▶ **PROBLEM DESCRIPTION**
Restate all of the data exactly.

## START SUPPLIED INFORMATION

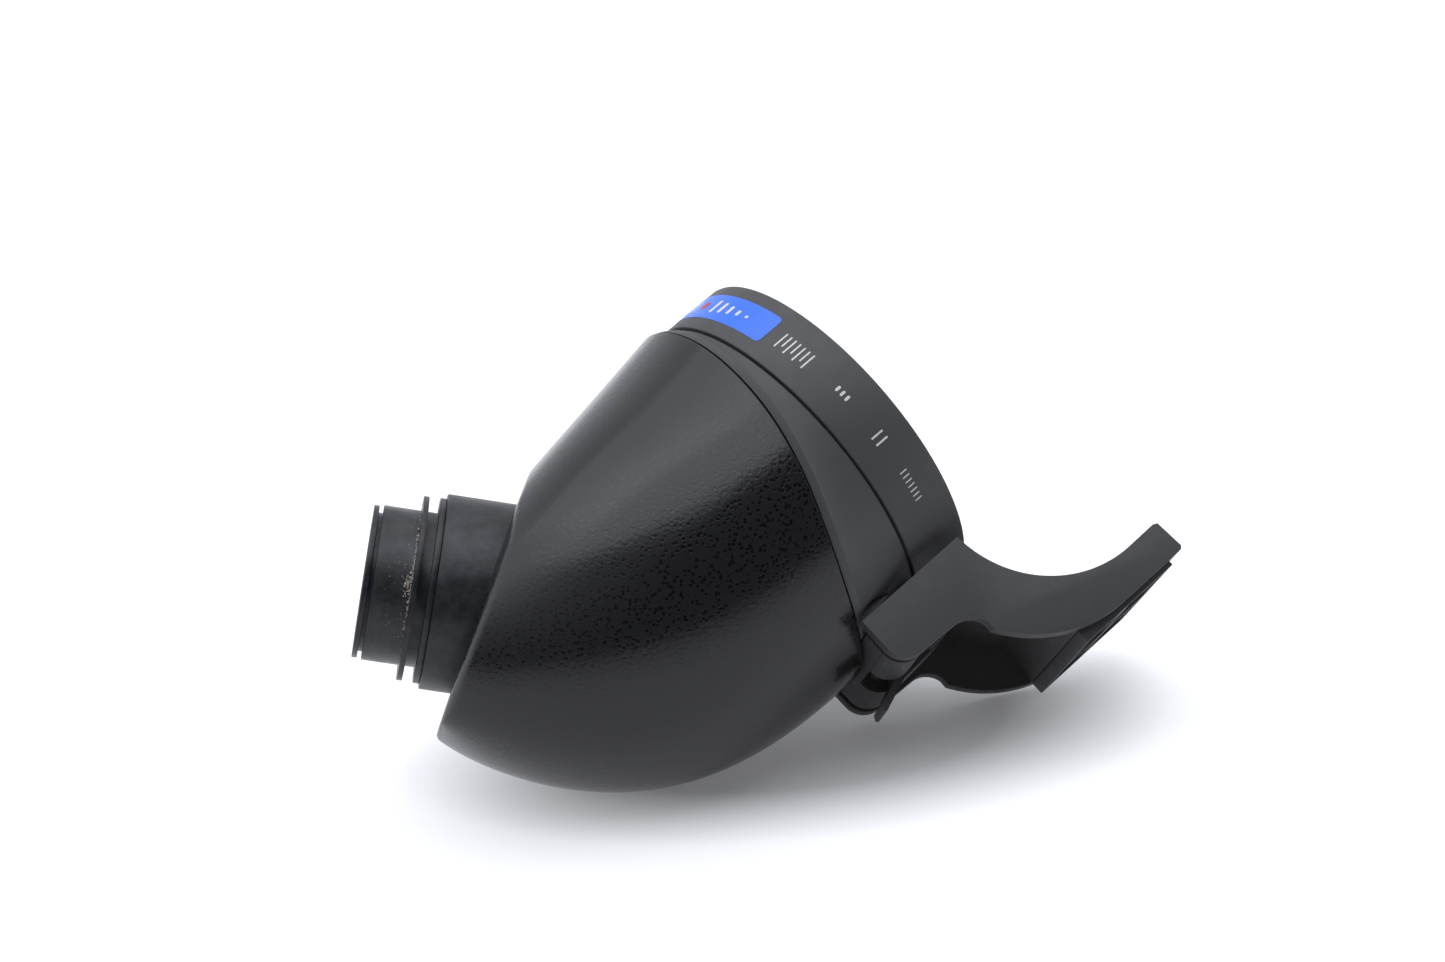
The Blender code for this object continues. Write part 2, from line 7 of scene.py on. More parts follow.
import bmesh
import bpy
import numpy as np
from mathutils import Matrix, Vector


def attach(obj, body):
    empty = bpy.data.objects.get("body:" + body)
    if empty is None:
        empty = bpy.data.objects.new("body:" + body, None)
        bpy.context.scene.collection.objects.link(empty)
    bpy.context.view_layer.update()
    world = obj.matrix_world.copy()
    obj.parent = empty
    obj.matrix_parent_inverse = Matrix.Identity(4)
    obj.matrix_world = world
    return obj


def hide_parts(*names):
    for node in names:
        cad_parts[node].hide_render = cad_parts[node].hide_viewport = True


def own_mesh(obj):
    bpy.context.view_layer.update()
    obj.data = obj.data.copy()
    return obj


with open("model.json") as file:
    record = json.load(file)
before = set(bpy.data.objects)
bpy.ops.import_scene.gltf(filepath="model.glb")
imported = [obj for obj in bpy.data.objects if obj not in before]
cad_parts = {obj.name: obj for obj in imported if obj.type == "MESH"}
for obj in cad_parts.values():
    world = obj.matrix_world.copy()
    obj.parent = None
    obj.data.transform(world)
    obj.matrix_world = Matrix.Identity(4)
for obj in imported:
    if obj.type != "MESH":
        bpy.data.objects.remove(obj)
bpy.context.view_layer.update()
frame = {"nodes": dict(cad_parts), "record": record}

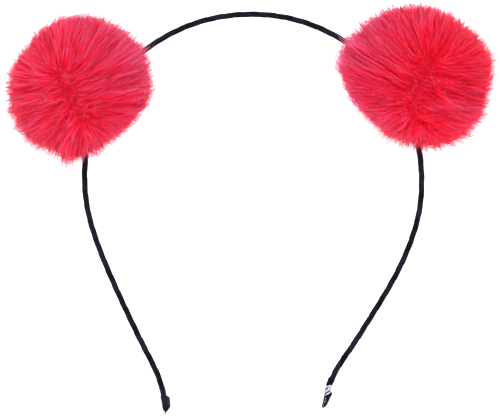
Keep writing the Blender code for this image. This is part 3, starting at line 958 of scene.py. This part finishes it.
def makeRightTip():
    place = tipPlace(bandLength, -1)
    cap = extrudeSections("ribbonCap", [
        ((left + right) / 2, y, 0, right - left, depth) for left, right, y, depth in rightTip["cap"]
    ], rightTip["capTurn"], tipFinish["lip"])
    crumple(cap, size=0.0010, depth=0.00014, cuts=2)
    layDown(cap, place)
    dress(cap, ribbonMat, "ribbon", "ribbon_cap_right")

    heights = np.linspace(rightTip["tapeFrom"], rightTip["tapeTo"], rightTip["tapeRings"])
    across = 2 * rightTip["tapeRadius"]
    tape = extrudeSections("tapeSleeve", [
        (np.interp(y, *rightTip["middle"]), y, 0, across, across) for y in heights
    ])
    crumple(tape, size=0.0009, depth=0.00018, cuts=1)
    layDown(tape, place)
    dress(tape, tapeMat, "tape", "tape_right")

    collar = extrudeSections(
        "ribbonCollar", rightTip["collar"], rightTip["collarTurn"], tipFinish["lip"],
    )
    crumple(collar, size=0.0012, depth=0.00014, cuts=2)
    layDown(collar, place)
    dress(collar, ribbonMat, "ribbon")
    for name, material, slotName in (("nub", frayMat, "ribbon"), ("slit", greyTapeAndPaintedReflectionMat, "tape")):
        piece = extrudeSections("ribbonCap" + name.title(), rightTip[name])
        crumple(piece, size=0.0005, depth=0.00005, cuts=2)
        layDown(piece, place)
        dress(piece, material, slotName)

    for name, strip in rightTip["strips"].items():
        piece = windStrip("ribbonStrip" + name.title(), {**strip, "middle": rightTip["middle"]})
        layDown(piece, place)
        dress(piece, ribbonMat, "ribbon", *(["ribbon_strip_right"] if name == "lower" else []))
    # the ridges' darker grey is painted reflection
    for name, strip in rightTip["ridges"].items():
        piece = windStrip("tapeRidge" + name.title(), {**strip, "middle": rightTip["middle"]})
        layDown(piece, place)
        dress(piece, greyTapeAndPaintedReflectionMat, "tape")
    print("right tip made")


makeLeftTip()
makeRightTip()

# frame nodes that stay: their own finish

finishes = {"band_wire": wireMat, "pompom_tie_left": threadMat, "pompom_tie_right": threadMat}
for name, material in finishes.items():
    mesh = frame["nodes"][name].data
    mesh.materials.clear()
    mesh.materials.append(material)
print("frame nodes finished")


# floor, light and camera

studio = {
    "floor": 3.0,
    "floorColours": ("#f5f5f5", "#f6f6f6"),
    "worldStrength": 1.55,
    "floorGlow": 0.4,  # the paper lies on a light table
    "viewCentre": (-0.001, -0.07768),  # middle of the picture in the band's plane
    "viewWidth": 0.2,  # what the picture's width takes in
    "lens": 150.0, "sensor": 36.0,
    # soft boxes: place in the band's plane, width, power
    "lights": [
        ((-0.5, 0.7, 1.3), 1.2, 4.8), ((0.9, 0.3, 1.0), 0.8, 1.4), ((0.0, 0.0, 0.45), 0.2, 0.54),
    ],
}

deselect()
bpy.ops.mesh.primitive_plane_add(size=studio["floor"], location=(0, 0, 0))
floor = bpy.context.object
floor.name = "floor"
# white seamless paper, matt, with a faint grain 2.5 mm coarse, lit from below
floorMat, tree, shader = startMaterial("seamlessPaper", {
    "Roughness": 0.9, "Specular IOR Level": 0.1,
    "Emission Color": (1, 1, 1, 1), "Emission Strength": studio["floorGlow"],
})
place = addNode(tree, "TexCoord")
grain = addNode(tree, "TexNoise", inputs={
    "Vector": place.outputs["Object"], "Scale": 400.0, "Detail": 2.0,
})
colour = addNode(tree, "ValToRGB", inputs={"Fac": grain.outputs["Fac"]})
setRamp(colour, list(zip((0.3, 0.7), studio["floorColours"])))
tree.links.new(colour.outputs["Color"], shader.inputs["Base Color"])
floor.data.materials.append(floorMat)

world = bpy.data.worlds.new("studio")
bpy.context.scene.world = world
world.use_nodes = True
sky = world.node_tree.nodes["Background"]
sky.inputs["Color"].default_value = (1, 1, 1, 1)
sky.inputs["Strength"].default_value = studio["worldStrength"]

target = bandPlane @ Vector((*studio["viewCentre"], 0))
for number, (place, size, power) in enumerate(studio["lights"]):
    deselect()
    at = bandPlane @ Vector(place)
    bpy.ops.object.light_add(type="AREA", location=at)
    light = bpy.context.object
    light.name = f"softBox{number}"
    light.data.energy = power
    light.data.size = size
    light.rotation_euler = (target - at).to_track_quat("-Z", "Y").to_euler()

cameraData = bpy.data.cameras.new("camera")
cameraData.lens = studio["lens"]
cameraData.sensor_width = studio["sensor"]
camera = bpy.data.objects.new("camera", cameraData)
bpy.context.scene.collection.objects.link(camera)
distance = studio["viewWidth"] * cameraData.lens / cameraData.sensor_width
camera.matrix_world = Matrix.Translation(target + forward * distance) @ bandPlane.to_3x3().to_4x4()
cameraData.clip_start, cameraData.clip_end = 0.05, 20
bpy.context.scene.camera = camera
bpy.context.scene.view_settings.view_transform = "Standard"
print("studio set")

## END SUPPLIED INFORMATION

▶ **WRITTEN SOLUTION**
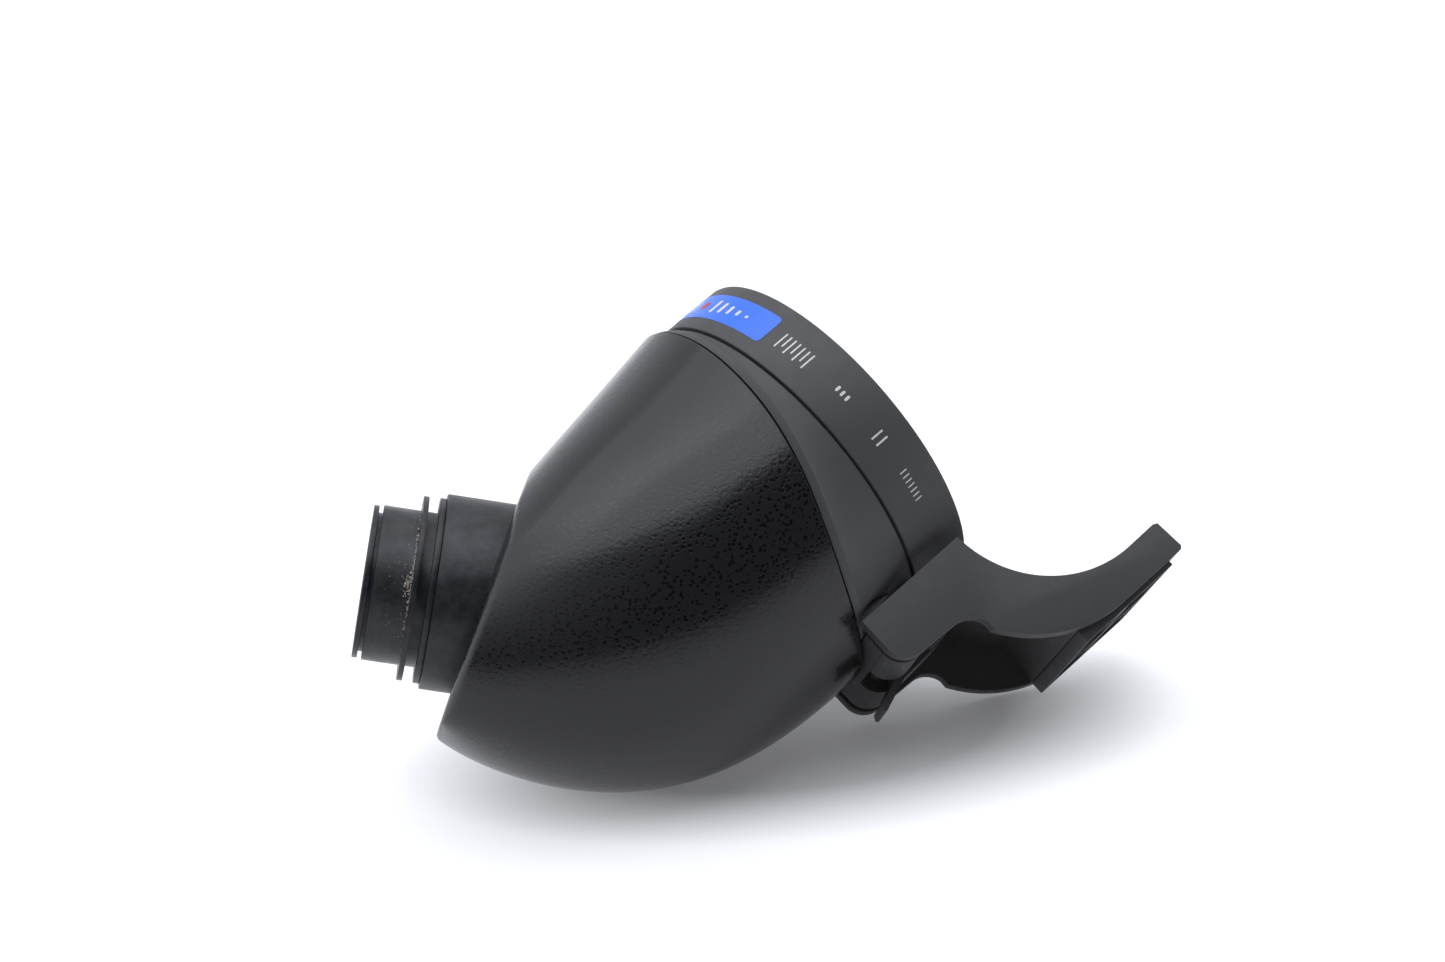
The Blender code for this object continues. Write part 2, from line 7 of scene.py on. More parts follow.
import bmesh
import bpy
import numpy as np
from mathutils import Matrix, Vector


def attach(obj, body):
    empty = bpy.data.objects.get("body:" + body)
    if empty is None:
        empty = bpy.data.objects.new("body:" + body, None)
        bpy.context.scene.collection.objects.link(empty)
    bpy.context.view_layer.update()
    world = obj.matrix_world.copy()
    obj.parent = empty
    obj.matrix_parent_inverse = Matrix.Identity(4)
    obj.matrix_world = world
    return obj


def hide_parts(*names):
    for node in names:
        cad_parts[node].hide_render = cad_parts[node].hide_viewport = True


def own_mesh(obj):
    bpy.context.view_layer.update()
    obj.data = obj.data.copy()
    return obj


with open("model.json") as file:
    record = json.load(file)
before = set(bpy.data.objects)
bpy.ops.import_scene.gltf(filepath="model.glb")
imported = [obj for obj in bpy.data.objects if obj not in before]
cad_parts = {obj.name: obj for obj in imported if obj.type == "MESH"}
for obj in cad_parts.values():
    world = obj.matrix_world.copy()
    obj.parent = None
    obj.data.transform(world)
    obj.matrix_world = Matrix.Identity(4)
for obj in imported:
    if obj.type != "MESH":
        bpy.data.objects.remove(obj)
bpy.context.view_layer.update()
frame = {"nodes": dict(cad_parts), "record": record}

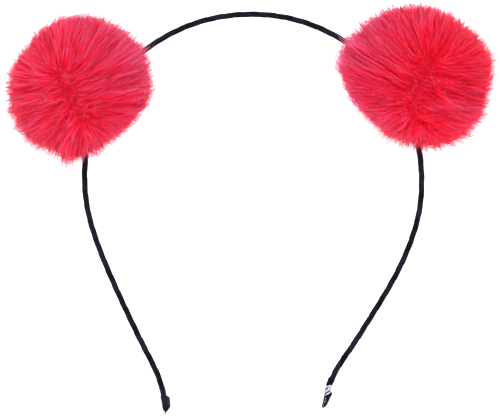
Keep writing the Blender code for this image. This is part 3, starting at line 958 of scene.py. This part finishes it.
def makeRightTip():
    place = tipPlace(bandLength, -1)
    cap = extrudeSections("ribbonCap", [
        ((left + right) / 2, y, 0, right - left, depth) for left, right, y, depth in rightTip["cap"]
    ], rightTip["capTurn"], tipFinish["lip"])
    crumple(cap, size=0.0010, depth=0.00014, cuts=2)
    layDown(cap, place)
    dress(cap, ribbonMat, "ribbon", "ribbon_cap_right")

    heights = np.linspace(rightTip["tapeFrom"], rightTip["tapeTo"], rightTip["tapeRings"])
    across = 2 * rightTip["tapeRadius"]
    tape = extrudeSections("tapeSleeve", [
        (np.interp(y, *rightTip["middle"]), y, 0, across, across) for y in heights
    ])
    crumple(tape, size=0.0009, depth=0.00018, cuts=1)
    layDown(tape, place)
    dress(tape, tapeMat, "tape", "tape_right")

    collar = extrudeSections(
        "ribbonCollar", rightTip["collar"], rightTip["collarTurn"], tipFinish["lip"],
    )
    crumple(collar, size=0.0012, depth=0.00014, cuts=2)
    layDown(collar, place)
    dress(collar, ribbonMat, "ribbon")
    for name, material, slotName in (("nub", frayMat, "ribbon"), ("slit", greyTapeAndPaintedReflectionMat, "tape")):
        piece = extrudeSections("ribbonCap" + name.title(), rightTip[name])
        crumple(piece, size=0.0005, depth=0.00005, cuts=2)
        layDown(piece, place)
        dress(piece, material, slotName)

    for name, strip in rightTip["strips"].items():
        piece = windStrip("ribbonStrip" + name.title(), {**strip, "middle": rightTip["middle"]})
        layDown(piece, place)
        dress(piece, ribbonMat, "ribbon", *(["ribbon_strip_right"] if name == "lower" else []))
    # the ridges' darker grey is painted reflection
    for name, strip in rightTip["ridges"].items():
        piece = windStrip("tapeRidge" + name.title(), {**strip, "middle": rightTip["middle"]})
        layDown(piece, place)
        dress(piece, greyTapeAndPaintedReflectionMat, "tape")
    print("right tip made")


makeLeftTip()
makeRightTip()

# frame nodes that stay: their own finish

finishes = {"band_wire": wireMat, "pompom_tie_left": threadMat, "pompom_tie_right": threadMat}
for name, material in finishes.items():
    mesh = frame["nodes"][name].data
    mesh.materials.clear()
    mesh.materials.append(material)
print("frame nodes finished")


# floor, light and camera

studio = {
    "floor": 3.0,
    "floorColours": ("#f5f5f5", "#f6f6f6"),
    "worldStrength": 1.55,
    "floorGlow": 0.4,  # the paper lies on a light table
    "viewCentre": (-0.001, -0.07768),  # middle of the picture in the band's plane
    "viewWidth": 0.2,  # what the picture's width takes in
    "lens": 150.0, "sensor": 36.0,
    # soft boxes: place in the band's plane, width, power
    "lights": [
        ((-0.5, 0.7, 1.3), 1.2, 4.8), ((0.9, 0.3, 1.0), 0.8, 1.4), ((0.0, 0.0, 0.45), 0.2, 0.54),
    ],
}

deselect()
bpy.ops.mesh.primitive_plane_add(size=studio["floor"], location=(0, 0, 0))
floor = bpy.context.object
floor.name = "floor"
# white seamless paper, matt, with a faint grain 2.5 mm coarse, lit from below
floorMat, tree, shader = startMaterial("seamlessPaper", {
    "Roughness": 0.9, "Specular IOR Level": 0.1,
    "Emission Color": (1, 1, 1, 1), "Emission Strength": studio["floorGlow"],
})
place = addNode(tree, "TexCoord")
grain = addNode(tree, "TexNoise", inputs={
    "Vector": place.outputs["Object"], "Scale": 400.0, "Detail": 2.0,
})
colour = addNode(tree, "ValToRGB", inputs={"Fac": grain.outputs["Fac"]})
setRamp(colour, list(zip((0.3, 0.7), studio["floorColours"])))
tree.links.new(colour.outputs["Color"], shader.inputs["Base Color"])
floor.data.materials.append(floorMat)

world = bpy.data.worlds.new("studio")
bpy.context.scene.world = world
world.use_nodes = True
sky = world.node_tree.nodes["Background"]
sky.inputs["Color"].default_value = (1, 1, 1, 1)
sky.inputs["Strength"].default_value = studio["worldStrength"]

target = bandPlane @ Vector((*studio["viewCentre"], 0))
for number, (place, size, power) in enumerate(studio["lights"]):
    deselect()
    at = bandPlane @ Vector(place)
    bpy.ops.object.light_add(type="AREA", location=at)
    light = bpy.context.object
    light.name = f"softBox{number}"
    light.data.energy = power
    light.data.size = size
    light.rotation_euler = (target - at).to_track_quat("-Z", "Y").to_euler()

cameraData = bpy.data.cameras.new("camera")
cameraData.lens = studio["lens"]
cameraData.sensor_width = studio["sensor"]
camera = bpy.data.objects.new("camera", cameraData)
bpy.context.scene.collection.objects.link(camera)
distance = studio["viewWidth"] * cameraData.lens / cameraData.sensor_width
camera.matrix_world = Matrix.Translation(target + forward * distance) @ bandPlane.to_3x3().to_4x4()
cameraData.clip_start, cameraData.clip_end = 0.05, 20
bpy.context.scene.camera = camera
bpy.context.scene.view_settings.view_transform = "Standard"
print("studio set")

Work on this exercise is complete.